Statement of Service & Teaching Philosophy

Committed to Service, Teaching & Research

As a qualitative scholar committed to integrated acts of service, teaching, and research, I have come to appreciate teaching and service experiences as both a personal opportunity to evolve as a scholar as well as a liberatory opportunity for students as they navigate their individual educational journeys.

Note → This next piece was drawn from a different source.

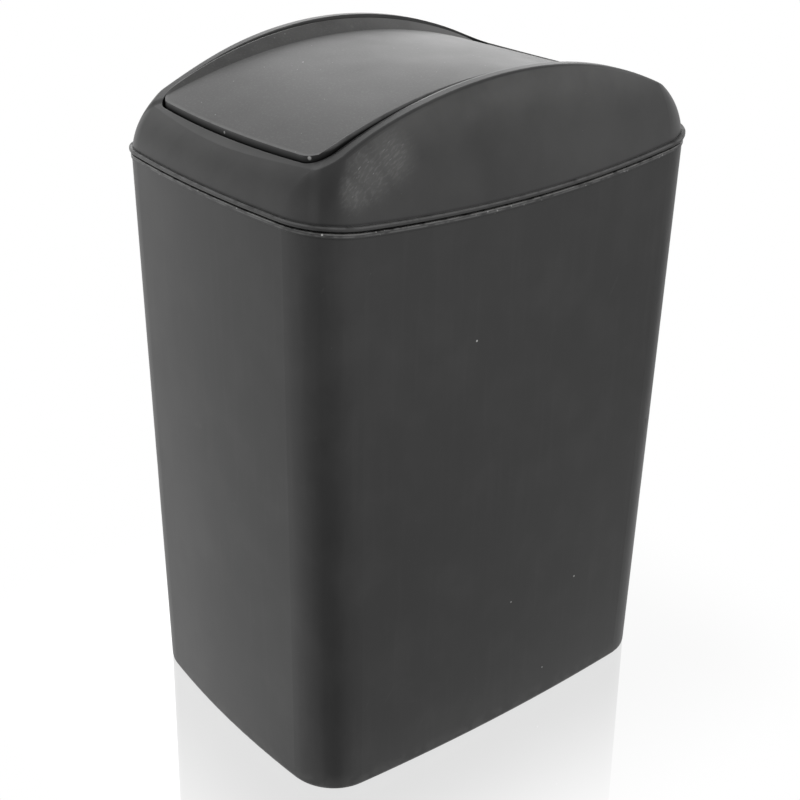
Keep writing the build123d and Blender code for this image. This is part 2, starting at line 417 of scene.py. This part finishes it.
def flap_plastic():
    """Flap: a film of fine dust on the dished face, specks and fine scratches, painted shade on the walls and
    a few nicks
    """
    flap = Moulding("flap_plastic", roughness=0.40)
    past = flap.past_opening() + flap_gap

    # A film of dust in clouds, which lies thickest on the slope at the far side
    cloud = flap.noise(19, detail=5, stretch=(1, 0.6, 1)).ramp(0.30, 0.72)
    slope = (1 - flap.x.ramp(*far_slope)) * flap.noise(40, detail=4).ramp(0.0, 0.60)
    flap.layer(flap.upward * (0.35 + cloud * 0.80), dust_colour, 0.20, rougher=0.05)
    flap.layer(flap.upward * slope, dust_colour, 0.35, rougher=0.08)

    # Painted shade on the walls that face the gap, darker the deeper they go, partly as a matte black sheet
    wall = past.ramp(*flap_wall) * (1 - flap.upward)
    below_edge = flap_crown - flap.y * flap.y / (2 * flap_arc) - flap.y * flap_lean - flap.z
    flap.layer(wall, dirt_and_shade_colour, 0.60)
    flap.painted_shade_share = wall * below_edge.ramp(*wall_depth) * 0.75

    # Fine dust, pale and dark specks, and scratches across the face
    fine = flap.noise(700, detail=3).ramp(0.50, 0.72)
    pale, dark = flap.specks(210, share=0.16, size=0.085), flap.specks(120, share=0.14, size=0.060)
    scratches = flap.scratches(300, stretch=(0.12, 1, 1)) * flap.noise(21).ramp(0.5, 0.7)
    flap.layer(flap.upward * fine, dust_colour, 0.30, rougher=0.08, height=0.7 * flake)
    flap.layer(flap.upward * pale, chip_and_painted_light_colour, 0.75, rougher=0.10, height=1.7 * flake)
    flap.layer(flap.upward * dark, dirt_and_shade_colour, 0.60, height=-2 * flake)
    flap.layer(scratches, wear_and_highlight_colour, 0.40)

    # The ridge round the dish, worn pale and with a painted highlight
    ridge = past.ramp(*flap_ridge) * flap.upward
    flap.layer(ridge * flap.noise(90, detail=3).ramp(0.15, 0.55), wear_and_highlight_colour, 0.50)

    flap.mark(flap_nicks)
    return flap.finish()


def toward(x, y, way):
    """Cosine of the angle, seen from above, between a direction and a way of length 1"""
    return (x * way[0] + y * way[1]) / (x * x + y * y) ** 0.5


def mirror_share(x, y, high):
    """How strongly the floor mirrors at a place: most at the foot of the bin, and nothing away from it"""
    beyond_x = (x.math("ABSOLUTE") - high.x).math("MAXIMUM", 0.0)
    beyond_y = (y.math("ABSOLUTE") - high.y).math("MAXIMUM", 0.0)
    away = (beyond_x * beyond_x + beyond_y * beyond_y) ** 0.5
    return (1 - away.ramp(0.0, mirror_fade)) * mirror_strength


def floor_level(x, y, low, high):
    """Level of the floor, as the bin reflects it"""
    sector = toward(x - high.x * dim_corner, y - low.y * dim_corner, dim_way).ramp(*dim_spread)
    level = lit_floor - (lit_floor - side_floor) * x.ramp(*side_stretch)
    level = level + (far_floor - side_floor) * x.ramp(*far_stretch)
    level = level - (far_floor - rear_floor) * y.ramp(*rear_stretch)
    return level - (side_floor - dim_floor) * sector


def white_floor():
    """White sheet: pure white to the eye, with a fading mirror image of the bin, and clear from below"""
    material, tree = new_material("white_floor")
    low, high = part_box("tub")
    x = tree.add("ShaderNodeSeparateXYZ", {}, {0: tree.add("ShaderNodeTexCoord", output="Object")})
    y = x.out("Y")
    path = tree.add("ShaderNodeLightPath", output="Is Camera Ray")
    white = tree.add("ShaderNodeEmission", {}, {"Color": grey(1), "Strength": 1.0})
    lit = tree.add("ShaderNodeEmission", {}, {"Color": grey(1), "Strength": floor_level(x, y, low, high)})
    mirror = tree.add("ShaderNodeBsdfGlossy", {}, {"Color": grey(mirror_gain), "Roughness": 0.02})
    paper = tree.add("ShaderNodeBsdfDiffuse", {}, {"Color": grey(0.8)})
    shown = tree.add("ShaderNodeMixShader", {}, {0: mirror_share(x, y, high), 1: white, 2: mirror})
    gloss = tree.add("ShaderNodeMixShader", {}, {0: path.out("Is Glossy Ray"), 1: paper, 2: lit})
    sheet = tree.add("ShaderNodeMixShader", {}, {0: path, 1: gloss, 2: shown})
    below = tree.add("ShaderNodeNewGeometry", output="Backfacing")
    clear = tree.add("ShaderNodeBsdfTransparent")
    surface = tree.add("ShaderNodeMixShader", {}, {0: below, 1: sheet, 2: clear})
    tree.add("ShaderNodeOutputMaterial", {}, {"Surface": surface})
    return material


def studio_world():
    """White behind the bin, and light that is brightest at the horizon and weak in the dim sector"""
    world = bpy.data.worlds.new("studio")
    world.use_nodes = True
    world.node_tree.nodes.clear()
    tree = Tree(world.node_tree)
    way = tree.add("ShaderNodeTexCoord", output="Generated")
    x = tree.add("ShaderNodeSeparateXYZ", {}, {0: way})
    y, height = x.out("Y"), x.out("Z")
    sector = toward(x, y, dim_room_way).ramp(*dim_spread) * (1 - height.ramp(*dim_room_top))
    level = horizon_level - (horizon_level - overhead_level) * height.ramp(*room_fall) - dim_room * sector
    path = tree.add("ShaderNodeLightPath", output="Is Camera Ray")
    light = tree.add("ShaderNodeBackground", {}, {"Color": grey(1), "Strength": level})
    white = tree.add("ShaderNodeBackground", {}, {"Color": grey(1), "Strength": 1.0})
    surface = tree.add("ShaderNodeMixShader", {}, {0: path, 1: light, 2: white})
    tree.add("ShaderNodeOutputWorld", {}, {"Surface": surface})
    bpy.context.scene.world = world


def softbox(name, place, size, power):
    """A square area lamp that faces the middle of the bin"""
    data = bpy.data.lights.new(name, "AREA")
    data.shape = "SQUARE"
    data.size = size
    data.energy = power
    lamp = bpy.data.objects.new(name, data)
    bpy.context.scene.collection.objects.link(lamp)
    lamp.location = place
    lamp.rotation_mode = "QUATERNION"
    lamp.rotation_quaternion = (lamp_target - Vector(place)).to_track_quat("-Z", "Y")


def place_camera():
    """The camera that took the photograph, whose frame is a crop off its optical axis"""
    azimuth = math.radians(camera_azimuth)
    elevation = math.radians(camera_elevation)
    back = Vector((
        math.sin(azimuth) * math.cos(elevation),
        -math.cos(azimuth) * math.cos(elevation),
        math.sin(elevation),
    ))
    right = Vector((0, 0, 1)).cross(back).normalized()
    up = back.cross(right)
    level = Matrix((right, up, back)).transposed()
    data = bpy.data.cameras.new("camera")
    data.sensor_width = sensor_width
    data.lens = focal_length / frame_side * sensor_width
    data.shift_x = 0.5 - axis_pixel[0] / frame_side
    data.shift_y = axis_pixel[1] / frame_side - 0.5
    camera = bpy.data.objects.new("camera", data)
    bpy.context.scene.collection.objects.link(camera)
    turn = (level @ Matrix.Rotation(math.radians(camera_roll), 3, "Z")).to_4x4()
    camera.matrix_world = Matrix.Translation(camera_target + back * camera_distance) @ turn
    bpy.context.scene.camera = camera


place_camera()
bpy.context.scene.view_settings.view_transform = "Standard"
studio_world()
softbox("left_softbox", place=(-1.6, 0.35, 1.35), size=1.4, power=4.7)
softbox("rear_softbox", place=(-1.45, 1.2, 0.80), size=0.9, power=3.1)

bpy.ops.mesh.primitive_plane_add(size=2 * floor_reach)
floor = bpy.context.active_object
floor.name = "floor"
floor.data.materials.append(white_floor())

for node, finish in (("tub", tub_plastic()), ("hood", hood_plastic()), ("flap", flap_plastic())):
    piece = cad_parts[node]
    piece.data.materials.clear()
    piece.data.materials.append(finish)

Providing Liberatory Educational Experiences

In my time on faculty at Rossier, our incredible PhD students have taught me that a liberatory educational experience means an opportunity to be transformed through the healing power of intellectual camaraderie and rigorous reflexive processing. I am privileged to begin my career teaching both in my area of expertise and in an area critical to my school’s intellectual community—the core.

Aiming for Elevation

My teaching, at its foundation, focuses on promoting clarity and mastery of concepts, but more importantly, it aims to elevate paradigmatic agency, methodological agility, and interpretivistic capacity through the exposure of theoretically informed scholarship. Collectively, the objective of the assignments and class activities I employ give students a chance to unpack scholarly assumptions in a supportive, but brave, space as they consider the norms that guide education research. At the same time, they are designed to challenge myself (as the instructor) to tailor each lesson in ways that are cohort-specific and student-centered. These exercises lead to transformative experiences—not just for students, but also for me as a scholar-advocate and reflexive educational thought leader committed to praxis.